History

United States
- Name: USS Wilbert A. Edwards
- Namesake: Previous name retained
- Builder: M. M. Davis, Solomons Island, Maryland
- Completed: 1911
- Acquired: 1917
- Commissioned: 10 August 1917
- Decommissioned: 21 August 1919
- Stricken: 24 September 1919
- Fate: Sold 24 September 1919
- Notes: Operated as commercial fishing vessel Wilbert A. Edwards 1911 to 1917 and from 1919 to the late 1940s

General characteristics
- Type: Patrol vessel
- Displacement: 650 tons
- Length: 160 ft (49 m)
- Beam: 23 ft 10 in (7.26 m)
- Draft: 10 ft 0 in (3.05 m) mean
- Propulsion: Steam engine
- Speed: 11 knots
- Complement: 36
- Armament: 2 × 3-inch (76.2-millimeter) guns; 2 × 1-pounder guns;

= USS Wilbert A. Edwards =

Patrol vessel of the United States Navy

USS Wilbert A. Edwards (SP-315), sometimes called USS W. A. Edwards, was a United States Navy patrol vessel in commission from 1917 to 1919.

==Construction, acquisition, and commissioning==
Wilbert A. Edwards was built as a wooden-hulled commercial steam fishing vessel of the same name in 1911 by M. M. Davis at Solomons Island, Maryland, for the W. A. Edwards Corporation. The U.S. Navy purchased her from the W. A. Edwards Corporation in 1917 for World War I service as a patrol vessel. She was commissioned as USS Wilbert A. Edwards (SP-315) on 10 August 1917 at the Norfolk Navy Yard in Portsmouth, Virginia, with Lieutenant D. C. Kindell, USNRF, .

==Career==

===Attempted use on "distant service"===

Lieutenant Robert Phillips, NNV, relieved Lieutenant Kindell as commanding officer on 17 September 1917 while Wilbert A. Edwards was at Gravesend Bay, New York. Assigned to "distant service"—meaning service outside the United States—she departed Gravesend Bay on 19 September 1917, transited the Cape Cod Canal on the morning of 20 September 1917, and arrived at the Boston Navy Yard in Boston, Massachusetts, later that day.

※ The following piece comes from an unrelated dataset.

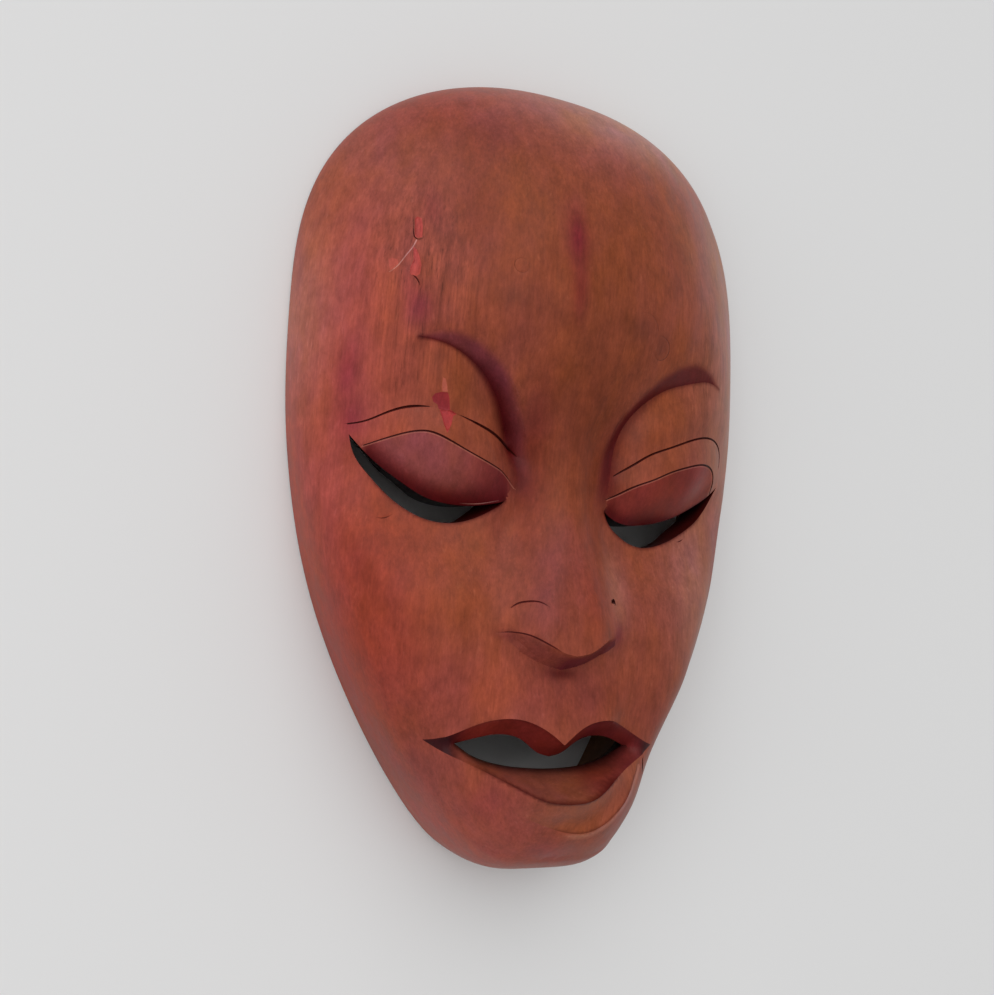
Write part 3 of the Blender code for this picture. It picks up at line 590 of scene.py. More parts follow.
def in_box(low, high, gap, x, y):
    return between(x, low[0] - gap, high[0] + gap) & between(y, low[1] - gap, high[1] + gap)


def near_cuts(x, y):
    """For each knife line, which points are near it, their distance and side, and its depth."""
    for line in CUT_LINES:
        here = in_box(*line.box, CUT_REACH, x, y)
        away, side, value = line.near(x[here], y[here])
        yield here, away, side, value("depth")


def cut_depth(x, y):
    depth = np.zeros_like(x)
    for here, away, _, deepest in near_cuts(x, y):
        groove = deepest * np.maximum(1 - away / cut_width(deepest), 0)
        depth[here] = np.maximum(depth[here], groove)
    return depth


def closed(outline, step):
    """A straight-sided loop with points a step apart."""
    outline = np.array(outline, float)
    loop = []
    for start, end in zip(outline, np.roll(outline, -1, 0)):
        count = max(1, round(np.hypot(*(end - start)) / step))
        loop += [start + (end - start) * i / count for i in range(count)]
    return np.array(loop)


FINE_CHIPS = [closed(outline, CHIP_RIM_STEP) for _, _, outline in CHIPS]


def chip_depth(x, y):
    depth = np.zeros_like(x)
    for (_, deepest, _), loop in zip(CHIPS, FINE_CHIPS):
        here = in_box(loop.min(0), loop.max(0), 0, x, y)
        here[here] = inside_loop(loop, x[here], y[here])
        away = np.hypot(x[here][:, None] - loop[:, 0], y[here][:, None] - loop[:, 1])
        depth[here] = deepest * smooth(away.min(1, initial=FAR) / CHIP_EDGE)
    return depth


def waves(x, y):
    """A smooth random surface between about -1 and 1."""
    random = np.random.default_rng(UNEVEN["seed"])
    total = np.zeros_like(x)
    for length in UNEVEN["lengths"]:
        turn, phase = random.uniform(0, 2 * math.pi, 2)
        total += np.sin((x * np.cos(turn) + y * np.sin(turn)) * 2 * math.pi / length + phase)
    return total / math.sqrt(len(UNEVEN["lengths"]))


# ---- triangulation
def hex_grid(step):
    """Points a step apart in staggered rows, over more than the whole mask."""
    across, along = GRID_REACH
    rows = np.arange(-along, along, step * math.sqrt(3) / 2)
    x, y = np.meshgrid(np.arange(-across, across, step), rows)
    x = x + (np.arange(len(rows)) % 2)[:, None] * step / 2
    return np.c_[x.ravel(), y.ravel()]


def distance_to(points, fixed):
    """Distance from each point to the nearest fixed one."""
    tree = KDTree(len(fixed))
    for i, (x, y) in enumerate(fixed):
        tree.insert((x, y, 0), i)
    tree.balance()
    return np.array([tree.find((x, y, 0))[2] for x, y in points])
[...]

After voyage repairs, she left for Halifax, Nova Scotia, Canada, on 25 September 1917 on what was probably supposed to be the first leg of a voyage to Ponta Delgada in the Azores to take up patrol duties from that port. However, on 26 September 1917 she suffered an engine casualty and notified the nearby United States Coast Guard Cutter USCGC Algonquin of her plight. Algonquin took the disabled Wilbert A. Edwards in tow that afternoon and took her to Halifax, where they arrived on 27 September 1917. There, Wilbert A. Edwards coaled before getting underway in tow of Algonquin on 1 October 1917.

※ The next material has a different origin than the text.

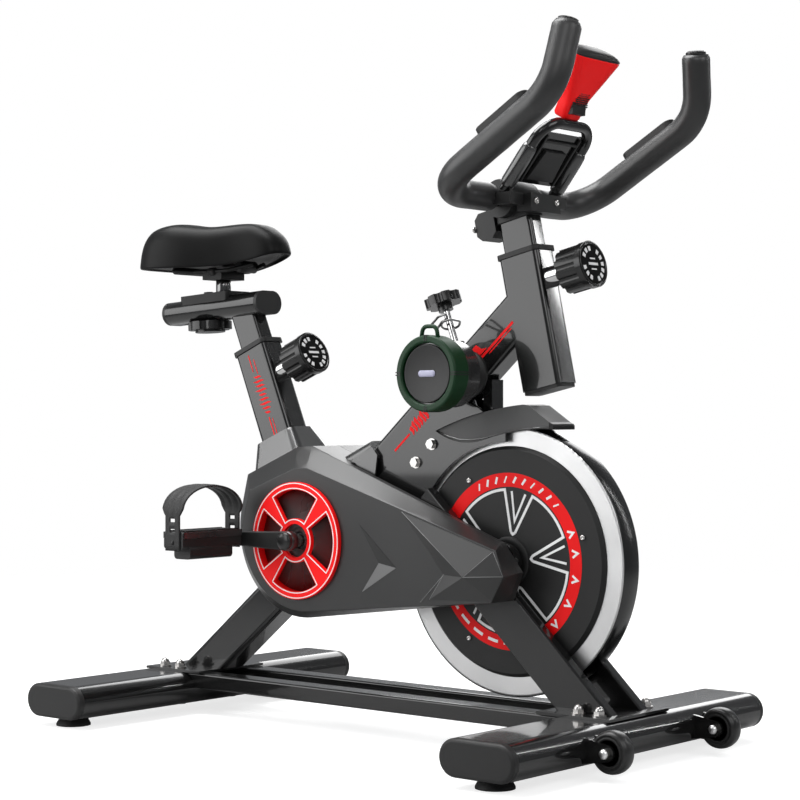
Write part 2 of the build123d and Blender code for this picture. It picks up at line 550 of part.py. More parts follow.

The ships ran into a heavy storm on the afternoon of the first day out of port. Weather conditions had worsened rapidly, and Wilbert A. Edwards rolled and labored heavily, shipping much water. By 0500 hours on 2 October 1917, the chief engineer on board reported to Lieutenant Phillips that the ship was taking water and that he was unable to keep the flooding under control. At 0800 hours, the executive officer, Lieutenant, junior grade, Henry J. Porter, USNRF, and the ship's carpenter examined the steering gear and found the quadrant working loose on the rudder, the stuffing box slack in its bed, and all bolts loose in the woodwork. They tried to repair the damage but could not. Meanwhile, the flooding continued below decks as the ship rolled and pitched at an alarming rate. By noon, though, the water in the engine room had not gained on the pumps. At last the ship seemed to be holding her own. Algonquin kept Wilbert A. Edwards in tow as she steamed ahead at slow speed, and the two ships eventually returned to Halifax on 4 October 1917.

===Reassignment to the 1st Naval District===

After ultimately returning to Boston in company with the collier USS Mars (Collier No. 6), Wilbert A. Edwards underwent repairs there. However, the Navy concluded that she would not be fit for "distant service" and, on 2 February 1918, reassigned her to section patrol duties in the 1st Naval District in northern New England.

Wilbert A. Edwards remained in 1st Naval District service through the end of World War I and into 1919, spending most of her time under repair.

==Decommissioning and disposal==
Wilbert A. Edwards was decommissioned at Boston on 21 August 1919. She was stricken from the Navy List on 24 September 1919 and simultaneously sold back to the W. A. Edwards Corporation. She resumed commercial operations, which she continued into the late 1940s.